■ The records:
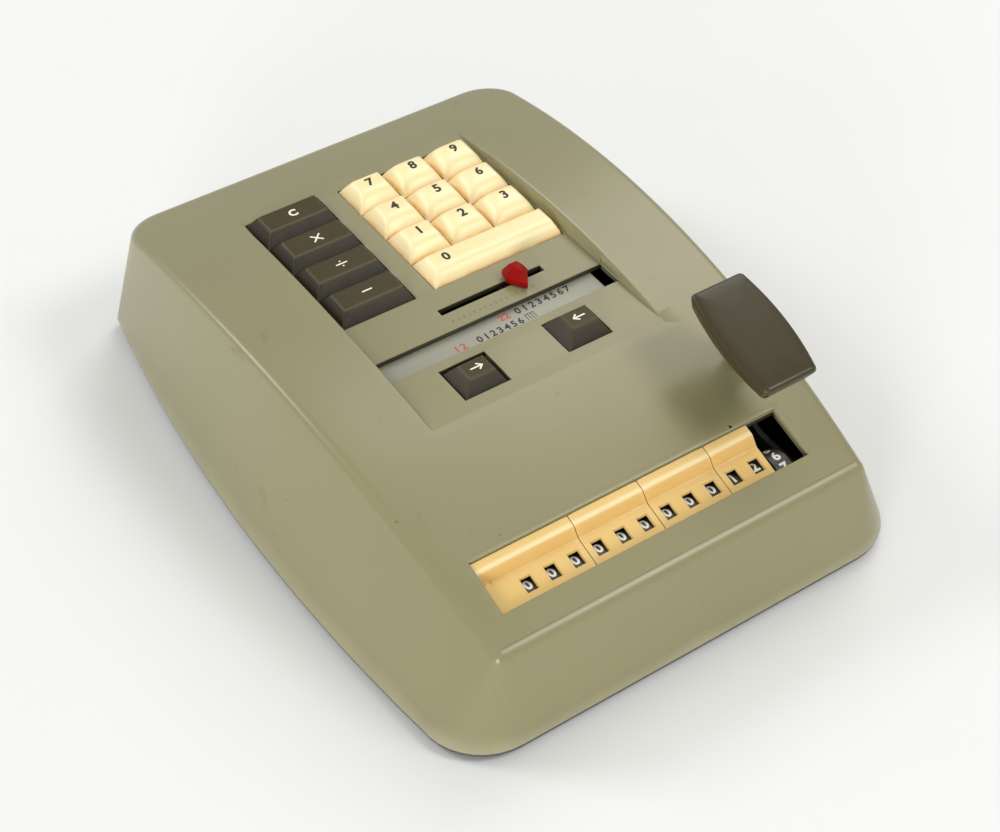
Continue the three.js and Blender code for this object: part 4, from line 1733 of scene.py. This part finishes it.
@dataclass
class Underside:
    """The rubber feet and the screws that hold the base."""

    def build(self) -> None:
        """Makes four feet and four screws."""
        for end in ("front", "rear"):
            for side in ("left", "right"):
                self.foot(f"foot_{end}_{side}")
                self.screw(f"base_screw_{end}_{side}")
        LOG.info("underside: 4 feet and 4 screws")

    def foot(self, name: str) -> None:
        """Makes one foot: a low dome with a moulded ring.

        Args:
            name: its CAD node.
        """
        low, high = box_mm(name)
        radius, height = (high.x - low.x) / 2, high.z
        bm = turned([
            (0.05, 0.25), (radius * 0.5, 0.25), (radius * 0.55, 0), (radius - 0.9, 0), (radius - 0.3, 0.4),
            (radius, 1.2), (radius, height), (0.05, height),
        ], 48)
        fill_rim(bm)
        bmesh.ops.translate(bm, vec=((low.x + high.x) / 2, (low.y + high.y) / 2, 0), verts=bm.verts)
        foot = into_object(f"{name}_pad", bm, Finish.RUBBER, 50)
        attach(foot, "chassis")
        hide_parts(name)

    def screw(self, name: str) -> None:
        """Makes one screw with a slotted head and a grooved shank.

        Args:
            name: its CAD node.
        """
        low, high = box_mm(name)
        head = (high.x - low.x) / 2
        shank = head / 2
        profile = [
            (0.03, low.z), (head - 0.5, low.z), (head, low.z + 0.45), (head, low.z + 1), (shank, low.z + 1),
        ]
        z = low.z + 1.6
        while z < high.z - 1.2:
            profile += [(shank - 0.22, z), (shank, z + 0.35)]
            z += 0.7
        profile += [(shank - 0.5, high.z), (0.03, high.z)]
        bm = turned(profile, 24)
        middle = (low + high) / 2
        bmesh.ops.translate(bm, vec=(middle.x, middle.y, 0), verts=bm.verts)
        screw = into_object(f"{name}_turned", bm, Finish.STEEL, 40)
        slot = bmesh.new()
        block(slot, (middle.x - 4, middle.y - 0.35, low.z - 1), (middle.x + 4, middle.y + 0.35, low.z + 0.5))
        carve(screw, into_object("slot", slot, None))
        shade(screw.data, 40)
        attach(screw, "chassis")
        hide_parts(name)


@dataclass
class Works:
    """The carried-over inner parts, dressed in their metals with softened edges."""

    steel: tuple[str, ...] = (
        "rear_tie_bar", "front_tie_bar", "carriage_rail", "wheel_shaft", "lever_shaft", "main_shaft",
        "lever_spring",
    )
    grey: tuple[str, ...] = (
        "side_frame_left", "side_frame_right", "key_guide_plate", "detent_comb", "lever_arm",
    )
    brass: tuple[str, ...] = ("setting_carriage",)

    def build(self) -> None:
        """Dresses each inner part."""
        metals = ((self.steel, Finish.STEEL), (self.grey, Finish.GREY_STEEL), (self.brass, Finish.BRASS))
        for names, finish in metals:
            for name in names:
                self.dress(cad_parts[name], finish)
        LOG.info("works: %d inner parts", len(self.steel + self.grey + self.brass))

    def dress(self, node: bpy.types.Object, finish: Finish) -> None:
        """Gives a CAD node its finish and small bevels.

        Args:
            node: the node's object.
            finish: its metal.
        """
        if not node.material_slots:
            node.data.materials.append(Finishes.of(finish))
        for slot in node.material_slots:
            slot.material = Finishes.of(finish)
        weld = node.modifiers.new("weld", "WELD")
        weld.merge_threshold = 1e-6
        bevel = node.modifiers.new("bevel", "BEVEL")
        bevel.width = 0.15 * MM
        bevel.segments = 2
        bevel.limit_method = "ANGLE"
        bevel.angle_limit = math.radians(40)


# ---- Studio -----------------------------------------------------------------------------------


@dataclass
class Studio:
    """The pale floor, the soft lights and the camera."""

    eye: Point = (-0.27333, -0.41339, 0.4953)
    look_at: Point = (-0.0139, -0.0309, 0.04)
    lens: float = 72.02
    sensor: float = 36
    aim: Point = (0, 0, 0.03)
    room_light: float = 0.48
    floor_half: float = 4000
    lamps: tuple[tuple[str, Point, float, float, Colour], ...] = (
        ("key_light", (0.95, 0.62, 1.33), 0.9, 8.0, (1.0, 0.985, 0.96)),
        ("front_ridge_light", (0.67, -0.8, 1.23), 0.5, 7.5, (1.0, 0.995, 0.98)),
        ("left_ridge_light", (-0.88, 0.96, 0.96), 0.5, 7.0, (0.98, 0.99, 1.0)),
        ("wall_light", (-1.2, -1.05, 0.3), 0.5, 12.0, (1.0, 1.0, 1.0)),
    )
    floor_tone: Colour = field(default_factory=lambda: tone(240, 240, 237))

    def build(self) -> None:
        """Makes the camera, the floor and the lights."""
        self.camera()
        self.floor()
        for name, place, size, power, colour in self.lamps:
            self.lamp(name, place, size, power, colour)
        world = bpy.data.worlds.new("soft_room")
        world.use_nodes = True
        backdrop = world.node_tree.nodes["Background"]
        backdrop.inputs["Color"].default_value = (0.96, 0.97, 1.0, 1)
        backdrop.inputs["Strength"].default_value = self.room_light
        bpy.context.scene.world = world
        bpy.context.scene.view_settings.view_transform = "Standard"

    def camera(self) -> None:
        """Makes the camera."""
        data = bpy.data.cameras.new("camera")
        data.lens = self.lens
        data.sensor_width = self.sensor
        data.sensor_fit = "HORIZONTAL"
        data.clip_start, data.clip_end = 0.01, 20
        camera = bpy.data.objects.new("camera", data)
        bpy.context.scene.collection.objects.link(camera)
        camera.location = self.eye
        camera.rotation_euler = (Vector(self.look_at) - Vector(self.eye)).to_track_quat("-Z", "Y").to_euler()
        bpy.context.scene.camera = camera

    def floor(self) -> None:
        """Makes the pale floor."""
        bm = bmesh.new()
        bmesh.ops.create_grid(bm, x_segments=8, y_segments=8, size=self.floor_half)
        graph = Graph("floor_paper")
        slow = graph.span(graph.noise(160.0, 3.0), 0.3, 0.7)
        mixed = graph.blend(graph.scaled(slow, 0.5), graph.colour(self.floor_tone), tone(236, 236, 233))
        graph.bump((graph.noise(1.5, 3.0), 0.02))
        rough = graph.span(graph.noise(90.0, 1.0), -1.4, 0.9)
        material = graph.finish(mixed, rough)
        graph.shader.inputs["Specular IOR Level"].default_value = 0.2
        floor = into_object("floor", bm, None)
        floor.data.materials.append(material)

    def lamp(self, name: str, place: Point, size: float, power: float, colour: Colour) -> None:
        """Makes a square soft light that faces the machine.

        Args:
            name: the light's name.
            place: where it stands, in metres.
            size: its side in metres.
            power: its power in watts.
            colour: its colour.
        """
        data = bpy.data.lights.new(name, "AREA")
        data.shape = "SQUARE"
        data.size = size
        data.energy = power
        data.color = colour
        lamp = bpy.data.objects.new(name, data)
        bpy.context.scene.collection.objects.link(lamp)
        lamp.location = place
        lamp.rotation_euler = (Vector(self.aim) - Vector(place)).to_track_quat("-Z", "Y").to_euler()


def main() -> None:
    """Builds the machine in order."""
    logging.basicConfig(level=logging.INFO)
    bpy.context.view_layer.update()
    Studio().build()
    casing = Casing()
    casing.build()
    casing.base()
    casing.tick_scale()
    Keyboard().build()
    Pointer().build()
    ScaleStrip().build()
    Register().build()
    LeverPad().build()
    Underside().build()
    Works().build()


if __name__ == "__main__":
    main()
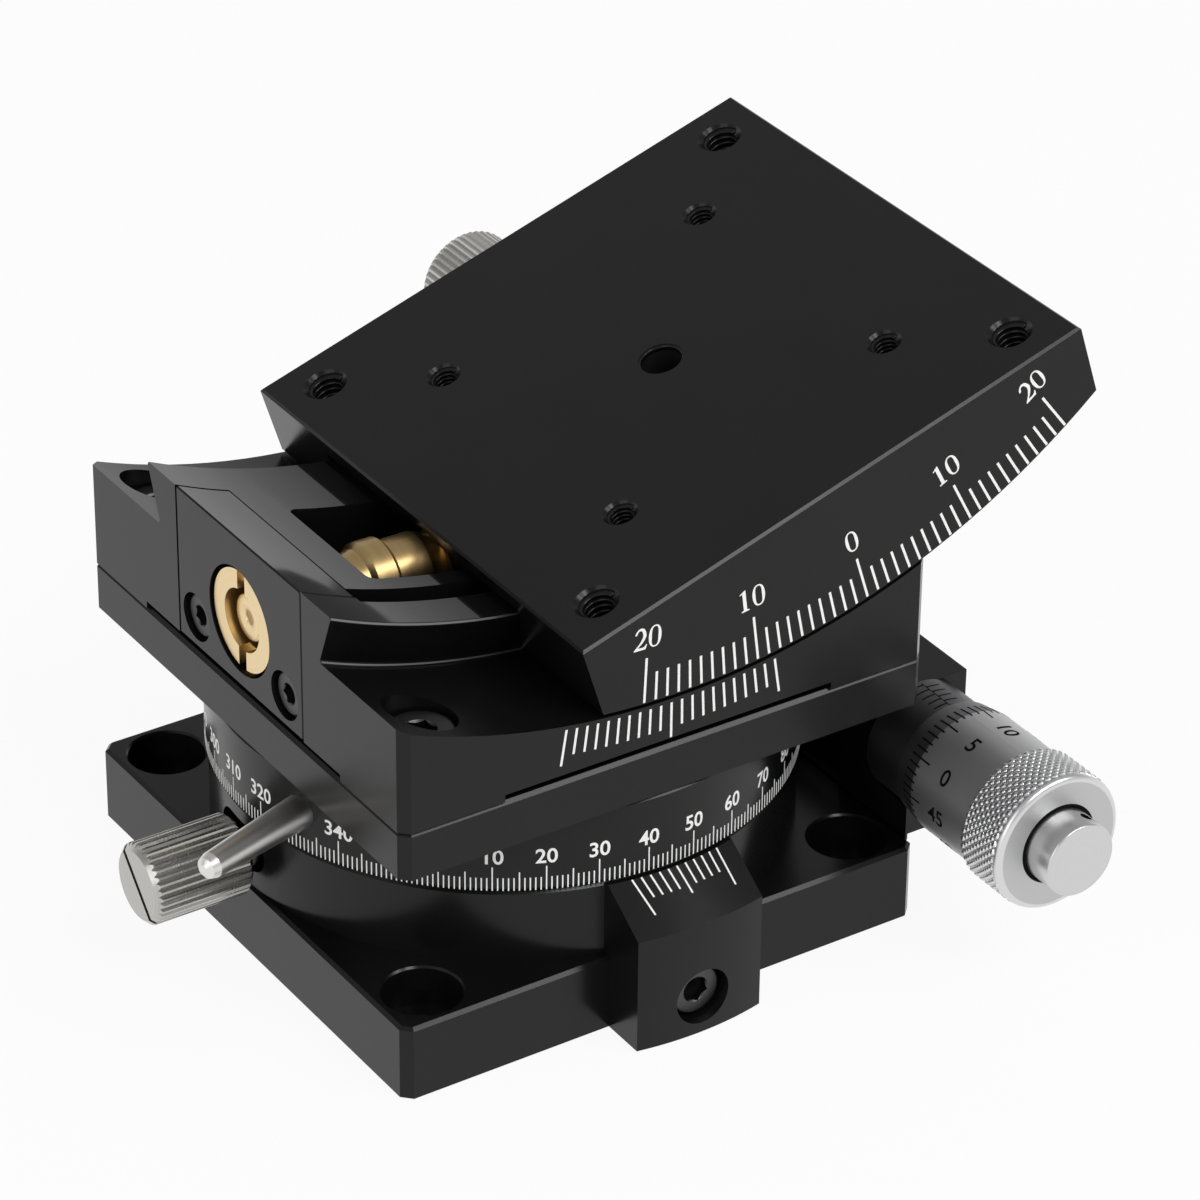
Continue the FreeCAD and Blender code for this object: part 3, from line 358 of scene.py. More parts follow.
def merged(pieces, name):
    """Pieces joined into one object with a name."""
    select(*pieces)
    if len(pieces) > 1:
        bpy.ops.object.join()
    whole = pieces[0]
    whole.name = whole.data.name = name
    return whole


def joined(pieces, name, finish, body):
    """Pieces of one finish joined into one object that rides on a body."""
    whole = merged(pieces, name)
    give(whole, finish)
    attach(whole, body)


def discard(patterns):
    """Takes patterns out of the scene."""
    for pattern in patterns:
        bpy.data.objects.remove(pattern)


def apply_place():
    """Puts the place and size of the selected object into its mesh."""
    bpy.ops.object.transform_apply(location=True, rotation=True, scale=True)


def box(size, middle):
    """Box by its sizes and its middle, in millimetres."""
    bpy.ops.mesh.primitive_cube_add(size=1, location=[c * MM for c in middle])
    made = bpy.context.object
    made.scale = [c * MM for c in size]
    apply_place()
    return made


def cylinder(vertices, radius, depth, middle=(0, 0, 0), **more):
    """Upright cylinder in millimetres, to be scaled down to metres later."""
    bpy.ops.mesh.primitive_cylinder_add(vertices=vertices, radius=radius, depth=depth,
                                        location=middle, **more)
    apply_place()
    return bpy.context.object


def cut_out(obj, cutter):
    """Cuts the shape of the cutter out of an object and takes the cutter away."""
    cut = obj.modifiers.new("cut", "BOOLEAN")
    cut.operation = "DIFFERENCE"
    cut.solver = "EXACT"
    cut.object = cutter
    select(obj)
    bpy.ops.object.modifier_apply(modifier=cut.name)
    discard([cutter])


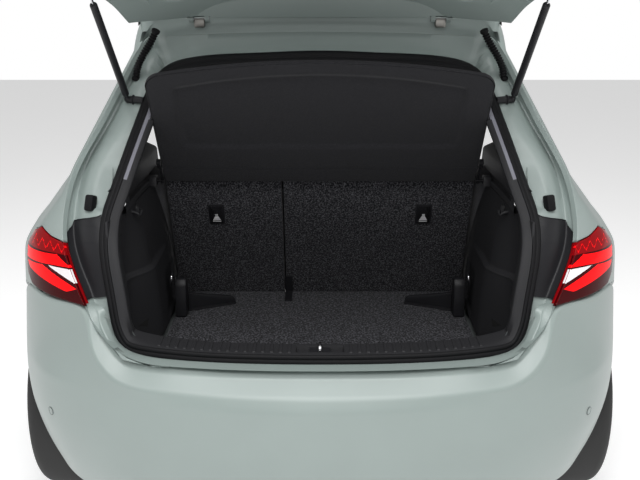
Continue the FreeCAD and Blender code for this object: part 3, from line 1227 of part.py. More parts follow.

■ Written problem: What are the exact lines from the beginning of the material through the line containing "rubber feet and"? Write out those lines alone.

■ Response to this task:
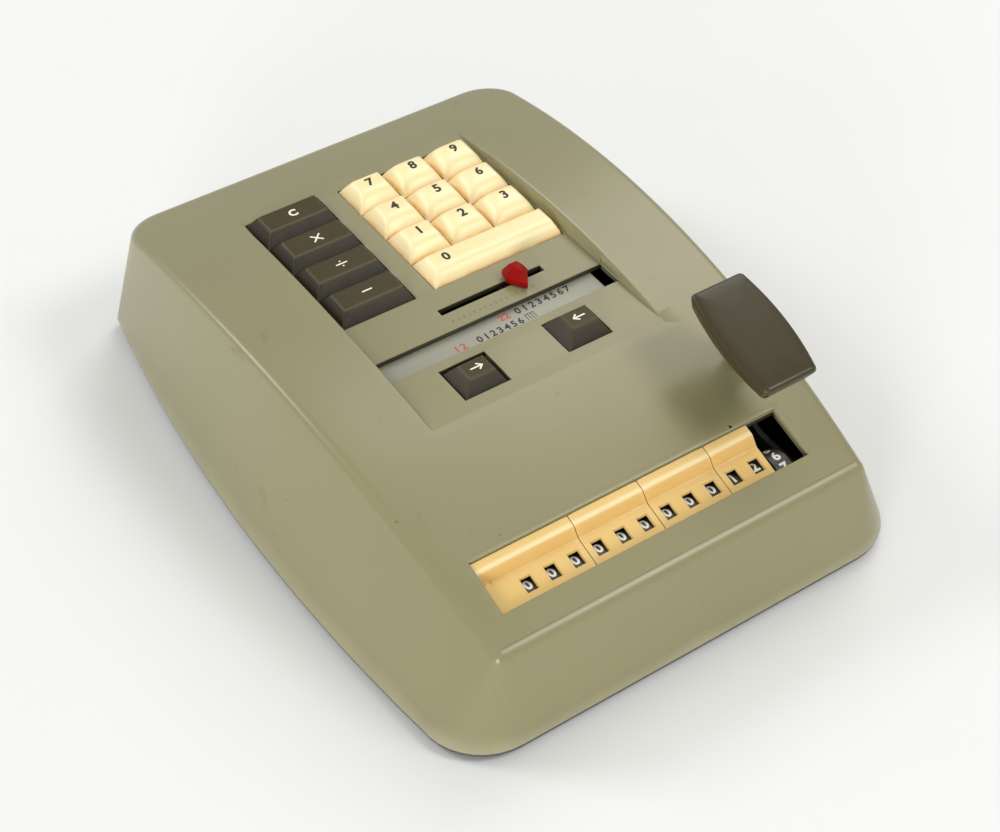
Continue the three.js and Blender code for this object: part 4, from line 1733 of scene.py. This part finishes it.
@dataclass
class Underside:
    """The rubber feet and the screws that hold the base."""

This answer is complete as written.